Given records:
▼
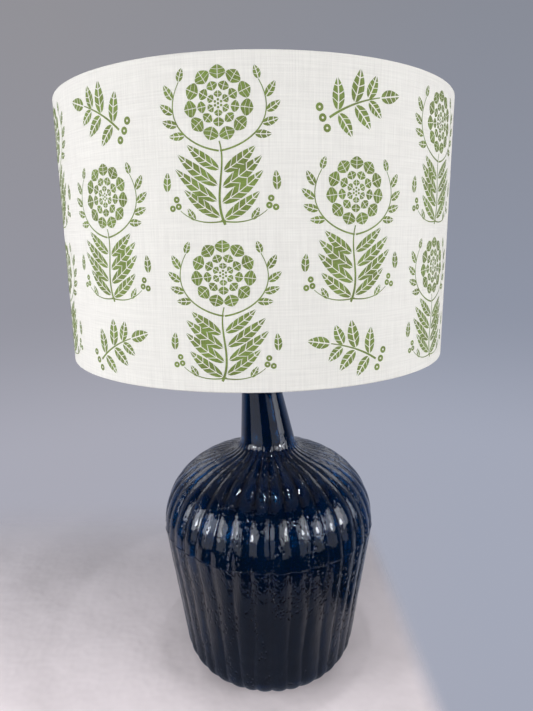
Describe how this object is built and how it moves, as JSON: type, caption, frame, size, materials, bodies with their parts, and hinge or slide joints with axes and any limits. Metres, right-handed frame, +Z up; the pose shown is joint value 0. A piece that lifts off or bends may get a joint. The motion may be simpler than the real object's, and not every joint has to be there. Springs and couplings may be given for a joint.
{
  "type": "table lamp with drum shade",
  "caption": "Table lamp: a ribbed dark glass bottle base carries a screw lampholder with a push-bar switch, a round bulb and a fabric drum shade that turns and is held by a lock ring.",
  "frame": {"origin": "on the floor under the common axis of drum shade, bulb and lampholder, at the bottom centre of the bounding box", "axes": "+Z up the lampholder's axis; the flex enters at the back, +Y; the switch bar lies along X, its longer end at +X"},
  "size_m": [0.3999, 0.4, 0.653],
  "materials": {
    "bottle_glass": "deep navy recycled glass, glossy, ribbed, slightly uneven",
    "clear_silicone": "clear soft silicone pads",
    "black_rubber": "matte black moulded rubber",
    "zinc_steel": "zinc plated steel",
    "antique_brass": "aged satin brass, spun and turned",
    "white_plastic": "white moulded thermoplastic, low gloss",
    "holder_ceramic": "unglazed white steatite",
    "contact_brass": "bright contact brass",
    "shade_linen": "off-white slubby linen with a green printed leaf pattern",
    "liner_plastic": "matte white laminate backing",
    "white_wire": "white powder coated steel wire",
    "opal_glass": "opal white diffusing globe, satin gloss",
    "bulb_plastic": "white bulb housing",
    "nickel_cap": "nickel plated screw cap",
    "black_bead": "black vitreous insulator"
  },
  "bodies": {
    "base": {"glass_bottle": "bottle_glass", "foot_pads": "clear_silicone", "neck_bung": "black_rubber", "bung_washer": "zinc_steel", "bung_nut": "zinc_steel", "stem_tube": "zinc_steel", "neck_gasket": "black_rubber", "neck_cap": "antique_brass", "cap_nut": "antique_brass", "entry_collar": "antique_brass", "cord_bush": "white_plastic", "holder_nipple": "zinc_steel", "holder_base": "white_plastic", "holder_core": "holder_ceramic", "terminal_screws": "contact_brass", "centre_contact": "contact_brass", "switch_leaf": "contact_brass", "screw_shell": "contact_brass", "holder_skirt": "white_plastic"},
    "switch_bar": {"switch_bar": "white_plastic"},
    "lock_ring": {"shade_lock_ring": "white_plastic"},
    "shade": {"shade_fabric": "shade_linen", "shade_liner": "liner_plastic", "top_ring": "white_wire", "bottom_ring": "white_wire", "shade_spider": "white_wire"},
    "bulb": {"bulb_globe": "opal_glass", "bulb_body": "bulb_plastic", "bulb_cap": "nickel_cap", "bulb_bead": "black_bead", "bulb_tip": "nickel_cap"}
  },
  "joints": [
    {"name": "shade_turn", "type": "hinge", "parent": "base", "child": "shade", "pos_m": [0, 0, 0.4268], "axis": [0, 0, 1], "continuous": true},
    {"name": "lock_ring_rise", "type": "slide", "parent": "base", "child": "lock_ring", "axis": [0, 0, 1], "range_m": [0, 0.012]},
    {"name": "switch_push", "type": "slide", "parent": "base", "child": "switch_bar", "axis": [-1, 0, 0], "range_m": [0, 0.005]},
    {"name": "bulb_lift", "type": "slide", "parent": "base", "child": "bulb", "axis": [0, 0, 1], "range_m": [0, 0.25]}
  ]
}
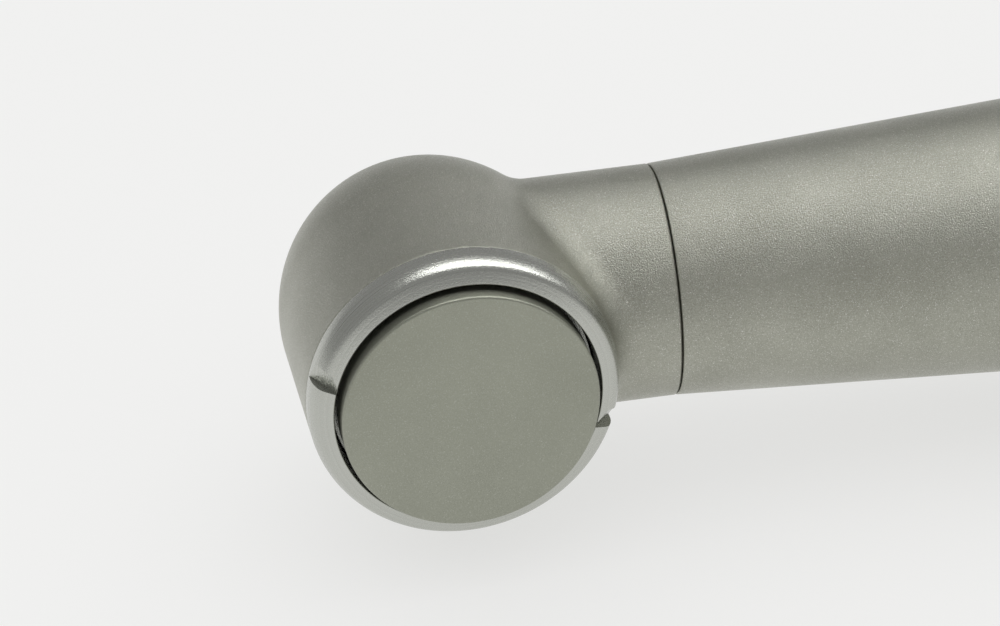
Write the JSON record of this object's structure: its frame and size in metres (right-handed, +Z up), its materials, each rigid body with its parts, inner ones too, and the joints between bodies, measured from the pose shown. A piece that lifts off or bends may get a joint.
▲
▼
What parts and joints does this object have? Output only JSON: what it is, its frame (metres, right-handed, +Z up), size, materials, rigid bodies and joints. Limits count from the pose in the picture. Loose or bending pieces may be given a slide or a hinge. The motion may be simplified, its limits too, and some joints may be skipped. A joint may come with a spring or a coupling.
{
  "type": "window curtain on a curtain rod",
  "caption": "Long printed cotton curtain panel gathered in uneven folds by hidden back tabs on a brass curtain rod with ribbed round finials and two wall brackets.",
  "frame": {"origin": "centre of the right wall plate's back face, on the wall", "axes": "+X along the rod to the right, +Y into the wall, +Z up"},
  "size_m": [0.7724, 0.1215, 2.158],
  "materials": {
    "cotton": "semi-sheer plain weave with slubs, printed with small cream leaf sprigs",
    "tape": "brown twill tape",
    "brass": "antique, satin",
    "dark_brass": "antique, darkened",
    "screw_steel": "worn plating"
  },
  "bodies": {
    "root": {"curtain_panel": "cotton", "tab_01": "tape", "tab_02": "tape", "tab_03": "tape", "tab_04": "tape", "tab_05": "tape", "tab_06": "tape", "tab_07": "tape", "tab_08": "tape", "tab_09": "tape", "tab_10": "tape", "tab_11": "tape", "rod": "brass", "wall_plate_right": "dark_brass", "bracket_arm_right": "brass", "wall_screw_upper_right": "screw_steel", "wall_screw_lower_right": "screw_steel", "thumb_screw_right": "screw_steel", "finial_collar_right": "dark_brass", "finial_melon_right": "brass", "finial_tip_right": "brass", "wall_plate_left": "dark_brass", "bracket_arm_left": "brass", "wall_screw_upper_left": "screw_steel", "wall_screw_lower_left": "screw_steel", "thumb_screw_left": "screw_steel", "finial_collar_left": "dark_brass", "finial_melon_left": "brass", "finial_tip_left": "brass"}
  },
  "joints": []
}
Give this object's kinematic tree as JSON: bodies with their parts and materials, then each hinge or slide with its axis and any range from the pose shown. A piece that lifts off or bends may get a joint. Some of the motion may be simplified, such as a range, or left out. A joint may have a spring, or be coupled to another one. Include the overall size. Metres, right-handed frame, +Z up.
▲
Aim of the exercise:
For the entries above, state how many lines contain the word "this". Provide the number by itself.

Final result:
4